Still, in so far as the story refers to St. Lupait or Lupita, the sister of St. Patrick, it must at once be set aside as intrinsically impossible. For this Lupita was nearly of the same age as St. Patrick himself. She was carried off a captive with him when he was only sixteen years of age. She was sold as a slave and dwelt in Conaille Muirthemne during the years that St. Patrick herded swine in Antrim. Therefore, at the time that Patrick founded Armagh she must have been more than seventy years of age, and hence, even if she were not indeed altogether free from the lusts of the flesh, she was certainly incapable of bearing children. We must, therefore, accept the suggestion of Colgan that either the name Lupait was introduced by the copyist on his own authority, or, what appears to us to be more likely, that there is question not of Lupait, the sister of the Saint, but of a younger Lupait, perhaps a niece or daughter of the first, who came to dwell with the Saint at Armagh. The word, ‘Siur,’ sister, might also mean a relation, and the odious crime might thus be attributed to St. Lupita, sister of St. Patrick, which was really committed by a younger relative.
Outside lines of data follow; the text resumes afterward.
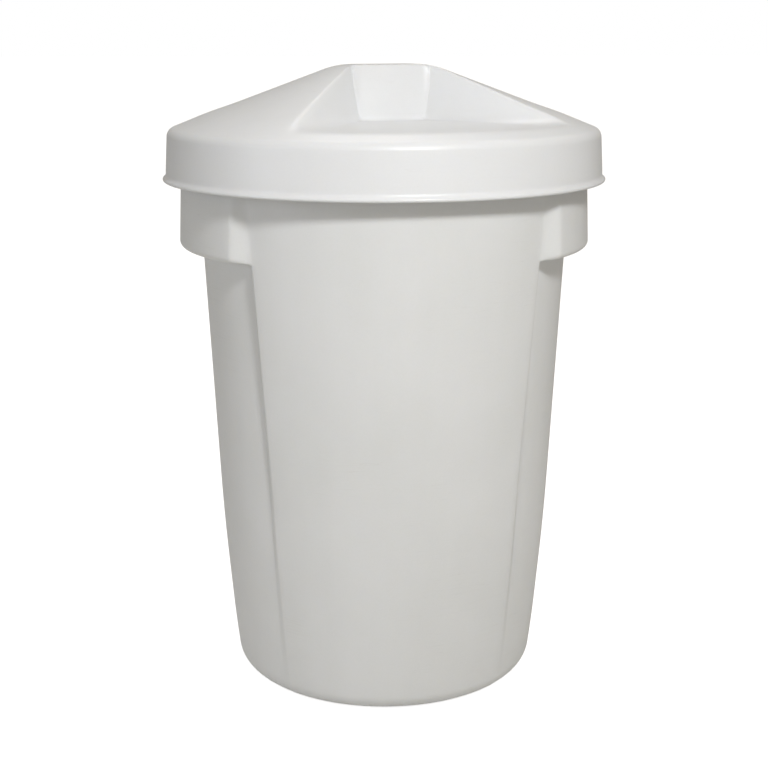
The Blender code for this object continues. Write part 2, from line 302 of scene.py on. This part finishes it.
def moulded_surface():
    """Shader group shared by both plastics: cloudy tone, flow marks, grain, scuffs, wear, and painted shade
    with some grime in inner corners.
    """
    g = Nodes(bpy.data.node_groups.new("moulded_surface", "ShaderNodeTree"))
    g.face("Colour", "INPUT", "NodeSocketColor")
    g.face("Deeper Colour", "INPUT", "NodeSocketColor")
    g.face("Grime and Shade Colour", "INPUT", "NodeSocketColor")
    for name, default in (("Roughness", 0.4), ("Flow", 1.0), ("Scuffs", 1.0), ("Lumps", 1.0)):
        g.face(name, "INPUT", "NodeSocketFloat", default)
    g.face("Colour", "OUTPUT", "NodeSocketColor")
    g.face("Roughness", "OUTPUT", "NodeSocketFloat")
    g.face("Height", "OUTPUT", "NodeSocketFloat")
    given = g.tree.nodes.new("NodeGroupInput").outputs
    colour, deeper, grime_and_shade_colour, roughness, flow, scuffed, lumps = given[:7]
    position = g.node("ShaderNodeTexCoord", out=3)
    worn = g.node("ShaderNodeAttribute", attribute_name="worn", out=2)
    grime_and_shade = g.node("ShaderNodeAttribute", attribute_name="grime_and_shade", out=2)

    cloud = g.node("ShaderNodeTexNoise", position, 6.5, 3.0, 0.55)
    drawn = g.node("ShaderNodeMapping", position, None, None, (24.0, 24.0, 2.4))
    flowed = g.node("ShaderNodeTexNoise", drawn, 1.0, 3.0, 0.5)
    fleck = g.node("ShaderNodeTexNoise", position, 420.0, 2.0, 0.6)
    peel = g.node("ShaderNodeTexNoise", position, 75.0, 2.0, 0.5)
    lump = g.node("ShaderNodeTexNoise", position, 9.0, 1.0, 0.5)
    hairlines = g.math("ADD", scuffs(g, position, 0.5, (3.0, 3.0, 90.0), scuffed),
                       scuffs(g, position, 1.1, (5.0, 5.0, 140.0), scuffed))

    tone = g.math("MULTIPLY_ADD", g.math("SUBTRACT", flowed, 0.5), flow, cloud)
    tone = g.math("MULTIPLY_ADD", g.math("SUBTRACT", fleck, 0.5), 0.35, tone)
    deep = g.share(tone, 0.30, 0.75)
    out = g.node("ShaderNodeMix", deep, colour, deeper, data_type="RGBA", out=0)
    # Painted shade: inner corners and creases are darkened, in patches, toward a warm brown, with some
    # grime; scuff hairlines take a little of the same colour.
    shade_and_scuffs = g.math("MULTIPLY", grime_and_shade, g.share(cloud, 0.3, 0.6, 0.45, 1.0))
    shade_and_scuffs = g.math("MULTIPLY_ADD", hairlines, 0.25, shade_and_scuffs)
    out = g.node("ShaderNodeMix", shade_and_scuffs, out, grime_and_shade_colour, data_type="RGBA", out=0)

    rough = g.math("MULTIPLY_ADD", g.math("SUBTRACT", cloud, 0.5), 0.16, roughness)
    rough = g.math("MULTIPLY_ADD", g.math("SUBTRACT", flowed, 0.5), 0.10, rough)
    rough = g.math("MULTIPLY_ADD", worn, -0.07, rough)
    rough = g.math("MULTIPLY_ADD", shade_and_scuffs, 0.20, rough)

    height = g.math("MULTIPLY", g.math("MULTIPLY", lump, lumps), 0.0011)
    height = g.math("MULTIPLY_ADD", flowed, 0.00006, height)
    height = g.math("MULTIPLY_ADD", peel, 0.00005, height)
    height = g.math("MULTIPLY_ADD", fleck, 0.000012, height)
    height = g.math("MULTIPLY_ADD", hairlines, -0.00002, height)
    outputs = g.tree.nodes.new("NodeGroupOutput").inputs
    for socket, value in zip(outputs, (out, rough, height)):
        g.put(socket, value)
    return g.tree


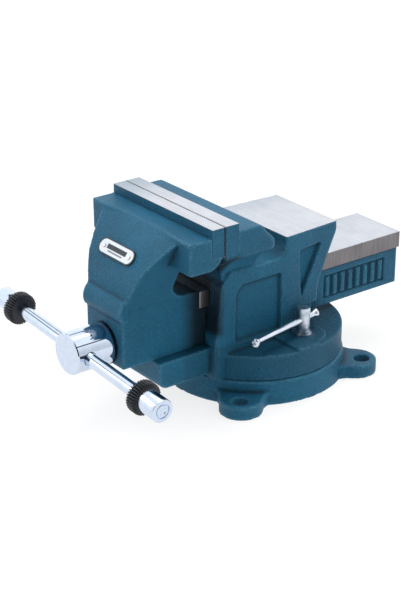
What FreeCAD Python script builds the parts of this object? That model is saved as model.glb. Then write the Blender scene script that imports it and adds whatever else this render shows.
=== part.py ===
"""Swivel-base bench vise with 125 mm jaws, in millimetres.

Frame: the origin is on the swivel axis at the underside of the base. Z is up, the screw runs along Y,
and the handle is at the -Y end. The jaws are closed.
"""
import FreeCAD, Part
import math
import os

from FreeCAD import Vector

# ---- jaws ----
JAW_WIDTH = 125.0
JAW_TOP = 156.5
SEAM_Y = -78.0
SEAM_GAP = 0.5
FRONT_PLATE_THICK = 11.25
FRONT_PLATE_HIGH = 22.0
REAR_PLATE_THICK = 12.35
REAR_PLATE_HIGH = 25.0
PLATE_SCREW_X = 38.0
PLATE_SCREW_Z = 142.5
PLATE_SCREW_R = 4.0
PLATE_SCREW_HEAD_R = 6.5
PLATE_SCREW_HEAD_LONG = 8.0
PLATE_SCREW_LONG = 14.0

# ---- moving jaw and its slide ----
STEP_TOP = 149.4
HEAD_FRONT = -109.4
HEAD_BOTTOM = 124.5
HEAD_HOLLOW = 4.2
NECK_TOP = (-106.0, 149.4)
NECK_BROW = (-132.6, 122.0)
NECK_FOOT = (-139.6, 101.5)
NECK_TOP_HALF = 50.3
BEAD_HALF = 24.6
BEAD_FRONT = -145.8
SLIDE_TOP = 91.7
SLIDE_BAND_BOTTOM = 78.0
SLIDE_BOTTOM = 45.6
SLIDE_BAND_HALF = 26.35
SLIDE_CAST_HALF = 23.7
SLIDE_FRONT = -142.7
SLIDE_BACK = 133.7
SLIDE_BAND_START = -74.0
HOLLOW_HALF = 16.0
HOLLOW_TOP = 80.0
FRONT_WALL = 14.7
PANEL_START = 54.0
PANEL_END = 120.0
PANEL_BOTTOM = 50.5
PANEL_TOP = 71.0
PANEL_DEEP = 1.6
PANEL_BARS = 8
PANEL_BAR_WIDE = 4.0

# ---- fixed body ----
BODY_HALF = 40.0
BODY_BACK_HALF = 36.5
BODY_FRONT = -68.0
CHANNEL_GAP = 0.2
CAST_GAP = 0.4
ANVIL_TOP = 123.0
ANVIL_FRONT = -0.3
ANVIL_BACK = 53.3
SHOULDER_Z = 107.0
FIXED_HEAD_TOP = 150.5
FIXED_HEAD_BACK = -29.5
TONGUE_FRONT = -116.0
TONGUE_HALF = 32.0
TONGUE_BOTTOM = 23.5

# ---- swivel base ----
DISC_R = 71.5
DISC_BOTTOM = 20.0
DISC_TOP = 40.3
BASE_R = 74.4
BASE_TOP_R = 72.6
BASE_TOP = 19.4
SPIGOT_R = 17.0
SPIGOT_BOTTOM = 6.0
LAND_R = 38.0
EAR_COUNT = 4
EAR_HOLE_AT = 88.0
EAR_HOLE_R = 6.25
EAR_CENTRE_AT = 83.0
EAR_R = 17.0
EAR_THICK = 10.8
RING_SLOT_HALF = 5.5
RING_SLOT_DEEP_HALF = 10.0
RING_SLOT_CEILING = 12.0
RING_SLOT_FLOOR = 4.5

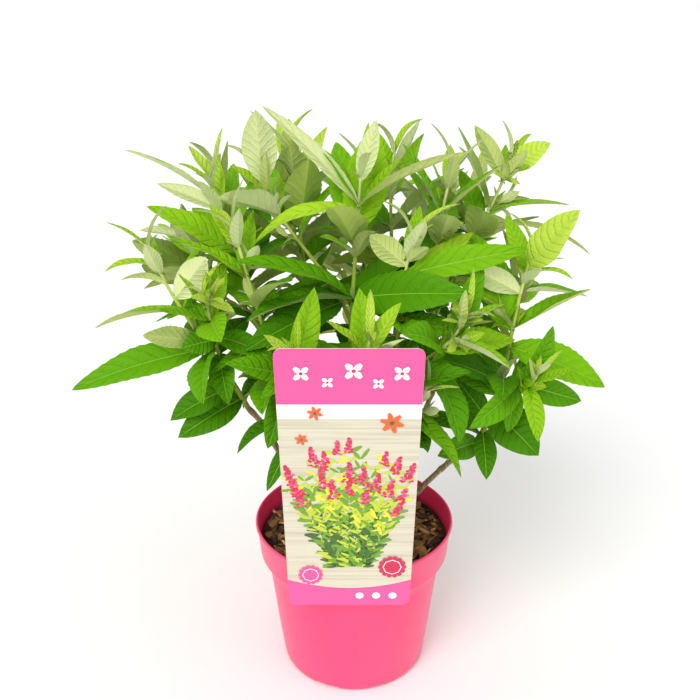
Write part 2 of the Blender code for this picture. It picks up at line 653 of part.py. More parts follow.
def leaf_test_tree(leaf, start=0.0):
    """A search tree of the blade with a thin skin of air around it."""
    verts, faces = [], []
    shares = [max(t, start) for t in leaf_stations(leaf)] + [1.0]
    for t in shares:
        middle, side, up = leaf_axes(leaf, t)
        half = leaf_half_width(leaf, t) + TEST_SKIN
        lift = half * math.sin(leaf.fold)
        reach = half * math.cos(leaf.fold)
        skin = up * TEST_SKIN
        for edge in (-1, 1):
            rim = middle + side * reach * edge + up * lift
            verts += [rim + skin, rim - skin]
        verts.append(middle - up * (leaf.length * KEEL_SHARE + TEST_SKIN))
    for low in range(0, len(verts) - 5, 5):
        a, b = low, low + 5
        for p, q in ((0, 1), (1, 4), (4, 3), (3, 2), (2, 0)):
            faces.append((a + p, a + q, b + q, b + p))
    return BVHTree.FromPolygons(verts, faces)


def tree_of(solid):
    """A search tree of a closed solid."""
    return BVHTree.FromPolygons(*solid)


def ball_of(points):
    """A ball around a set of points."""
    centre = sum(points, Vector()) / len(points)
    return centre, max((p - centre).length for p in points)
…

The circumstantial details given in the Tripartite tell strongly in favour of the substantial authenticity of the story. That a young chief of the blood royal like Colman should succeed in attempting to seduce a young religious in that rude age is by no means improbable. We think, however, the severity with which Patrick treated the erring maiden when she sought his pardon, is greatly exaggerated. He would, doubtless, pass her by unheeded in his anger, but the statement of his driving his chariot over her three times is clearly an exaggeration of later times. The maiden’s heart was broken, that is clear enough; yet like a true woman she besought the Saint to spare her child and her seducer, and the Saint granted the petition, and forebore to inflict on them any heavier doom. By her self-sacrifice she saved them from the punishment of the sin of the parents.